▶ _Source data_:
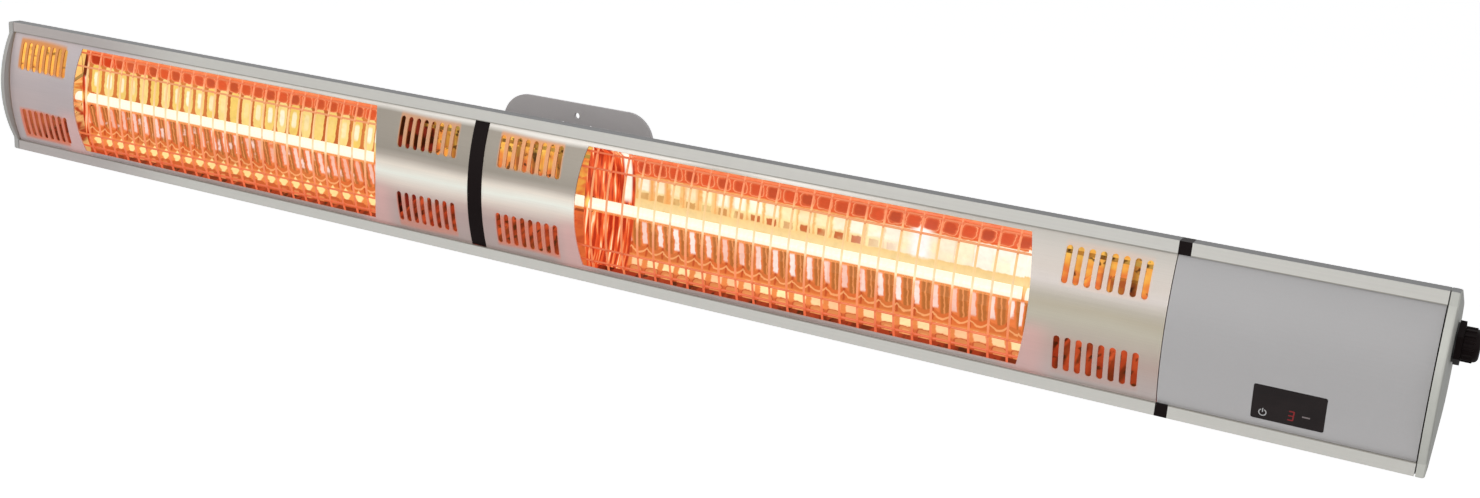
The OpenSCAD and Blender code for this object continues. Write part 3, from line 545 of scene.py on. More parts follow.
@dataclass(frozen=True)
class HotFinish(Finish):
    """Metal or ceramic in the lamps' glow, seen through windows and vents."""

    colour: Colour
    strength: float = 1.0
    colour_share: float = 0.15
    light: ChamberLight = ChamberLight()

    def paint(self, shader: Shader) -> None:
        """Paints a dark surface that shows the chambers' light.

        Args:
            shader: Shader of the material.
        """
        shader.set(
            base_color=shader.times(self.colour, self.colour_share),
            roughness=shader.noise(0.8).about(0.45, 0.2),
            metallic=0.3,
        )
        shader.shine(self.light.glow(shader), self.strength)


@dataclass(frozen=True)
class HousingFinish(Finish):
    """Pale lacquered aluminium outside, with painted shade on the rims and a painted shadow
    line at the lips, and the lamps' glow on the walls inside.

    A face is an inner one where it lies further in from the section's outline than the
    skin, and further behind the lips' front than the lips' skin.
    """

    colour: Colour = (0.66, 0.645, 0.60)
    far_colour: Colour = (0.53, 0.48, 0.46)
    far_zone: Span = (-330.0, -470.0)
    rim_depth: float = 12.0
    lip_edge: float = 54.6
    line_half: float = 0.5
    # Painted shadow in the gap where the lips meet the covers
    gap_shadow_colour: Colour = (0.22, 0.20, 0.16)
    side_angle: float = math.radians(22)
    back_radius: float = 26.0
    skin: Span = (0.9, 1.2)
    lip_skin: Span = (2.2, 2.6)
    inner_colour: Colour = (0.05, 0.02, 0.012)
    hot: bool = True
    light: ChamberLight = ChamberLight()

    def inside(self, deep: Value, high: Value) -> Value:
        """Finds the inner walls by their distance from the section's outline.

        Args:
            deep: Distance behind the lips.
            high: Distance above or below the middle.

        Returns:
            One on the inner walls, zero on the outer faces.
        """
        half_height, depth, radius = SECTION.half_height, SECTION.depth, self.back_radius
        sin, cos = math.sin(self.side_angle), math.cos(self.side_angle)
        reach = sin * self.rim_depth + cos * half_height
        wall = (half_height - high).least(depth - deep)
        wall = wall.least(reach - deep * sin - high * cos)
        centre_z = (reach - sin * (depth - radius) - radius) / cos
        dy = (deep - (depth - radius)).most(0.0)
        dz = (high - centre_z).most(0.0)
        ahead = dy.below(radius * sin) * depth
        corner = radius - (dy * dy + dz * dz).root() + ahead
        return wall.least(corner).step(*self.skin) * deep.step(*self.lip_skin)

    def paint(self, shader: Shader) -> None:
        """Paints the outer faces, the painted shade on the rims, the painted shadow line in the
        gap at the lips, and the inner walls.

        Args:
            shader: Shader of the material.
        """
        x, y, z = shader.place()
        rows = shader.noise((0.004, 1.4, 1.4), 3.0)
        fine = shader.noise(1.0)
        deep, high = y - SECTION.lip_y, abs(z)
        inside = self.inside(deep, high)
        tone = shader.mix(x.step(*self.far_zone), self.colour, self.far_colour)
        # Painted shade along the top and bottom rims
        rim_shade = high.step(SECTION.half_height - 0.8, SECTION.half_height - 0.3)
        # Painted shadow line in the gap at the lips' edge
        gap_shadow = high.band(self.lip_edge - self.line_half,
                         self.lip_edge + self.line_half, 0.2) * deep.below(3.0)
        colour = shader.layers(
            shader.times(tone, rows.about(1.0, 0.10)),
            (rim_shade * deep.step(0.2, 0.8), RIM_SHADE),
            (gap_shadow * 0.7, self.gap_shadow_colour),
            (inside, self.inner_colour),
        )
        shader.set(base_color=colour, roughness=fine.about(0.41, 0.10), metallic=0.2)
        if self.hot:
            shader.shine(shader.times(self.light.glow(shader), inside))
        shader.bump(rows, 0.02)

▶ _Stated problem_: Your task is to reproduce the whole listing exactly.

▶ _Finished task_:
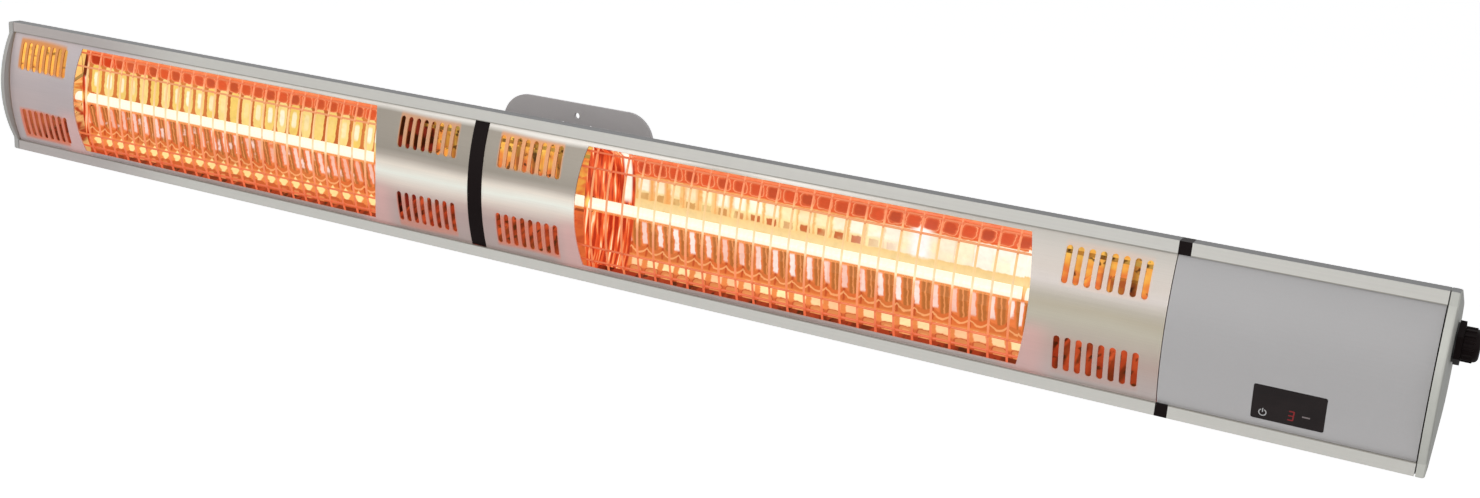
The OpenSCAD and Blender code for this object continues. Write part 3, from line 545 of scene.py on. More parts follow.
@dataclass(frozen=True)
class HotFinish(Finish):
    """Metal or ceramic in the lamps' glow, seen through windows and vents."""

    colour: Colour
    strength: float = 1.0
    colour_share: float = 0.15
    light: ChamberLight = ChamberLight()

    def paint(self, shader: Shader) -> None:
        """Paints a dark surface that shows the chambers' light.

        Args:
            shader: Shader of the material.
        """
        shader.set(
            base_color=shader.times(self.colour, self.colour_share),
            roughness=shader.noise(0.8).about(0.45, 0.2),
            metallic=0.3,
        )
        shader.shine(self.light.glow(shader), self.strength)


@dataclass(frozen=True)
class HousingFinish(Finish):
    """Pale lacquered aluminium outside, with painted shade on the rims and a painted shadow
    line at the lips, and the lamps' glow on the walls inside.

    A face is an inner one where it lies further in from the section's outline than the
    skin, and further behind the lips' front than the lips' skin.
    """

    colour: Colour = (0.66, 0.645, 0.60)
    far_colour: Colour = (0.53, 0.48, 0.46)
    far_zone: Span = (-330.0, -470.0)
    rim_depth: float = 12.0
    lip_edge: float = 54.6
    line_half: float = 0.5
    # Painted shadow in the gap where the lips meet the covers
    gap_shadow_colour: Colour = (0.22, 0.20, 0.16)
    side_angle: float = math.radians(22)
    back_radius: float = 26.0
    skin: Span = (0.9, 1.2)
    lip_skin: Span = (2.2, 2.6)
    inner_colour: Colour = (0.05, 0.02, 0.012)
    hot: bool = True
    light: ChamberLight = ChamberLight()

    def inside(self, deep: Value, high: Value) -> Value:
        """Finds the inner walls by their distance from the section's outline.

        Args:
            deep: Distance behind the lips.
            high: Distance above or below the middle.

        Returns:
            One on the inner walls, zero on the outer faces.
        """
        half_height, depth, radius = SECTION.half_height, SECTION.depth, self.back_radius
        sin, cos = math.sin(self.side_angle), math.cos(self.side_angle)
        reach = sin * self.rim_depth + cos * half_height
        wall = (half_height - high).least(depth - deep)
        wall = wall.least(reach - deep * sin - high * cos)
        centre_z = (reach - sin * (depth - radius) - radius) / cos
        dy = (deep - (depth - radius)).most(0.0)
        dz = (high - centre_z).most(0.0)
        ahead = dy.below(radius * sin) * depth
        corner = radius - (dy * dy + dz * dz).root() + ahead
        return wall.least(corner).step(*self.skin) * deep.step(*self.lip_skin)

    def paint(self, shader: Shader) -> None:
        """Paints the outer faces, the painted shade on the rims, the painted shadow line in the
        gap at the lips, and the inner walls.

        Args:
            shader: Shader of the material.
        """
        x, y, z = shader.place()
        rows = shader.noise((0.004, 1.4, 1.4), 3.0)
        fine = shader.noise(1.0)
        deep, high = y - SECTION.lip_y, abs(z)
        inside = self.inside(deep, high)
        tone = shader.mix(x.step(*self.far_zone), self.colour, self.far_colour)
        # Painted shade along the top and bottom rims
        rim_shade = high.step(SECTION.half_height - 0.8, SECTION.half_height - 0.3)
        # Painted shadow line in the gap at the lips' edge
        gap_shadow = high.band(self.lip_edge - self.line_half,
                         self.lip_edge + self.line_half, 0.2) * deep.below(3.0)
        colour = shader.layers(
            shader.times(tone, rows.about(1.0, 0.10)),
            (rim_shade * deep.step(0.2, 0.8), RIM_SHADE),
            (gap_shadow * 0.7, self.gap_shadow_colour),
            (inside, self.inner_colour),
        )
        shader.set(base_color=colour, roughness=fine.about(0.41, 0.10), metallic=0.2)
        if self.hot:
            shader.shine(shader.times(self.light.glow(shader), inside))
        shader.bump(rows, 0.02)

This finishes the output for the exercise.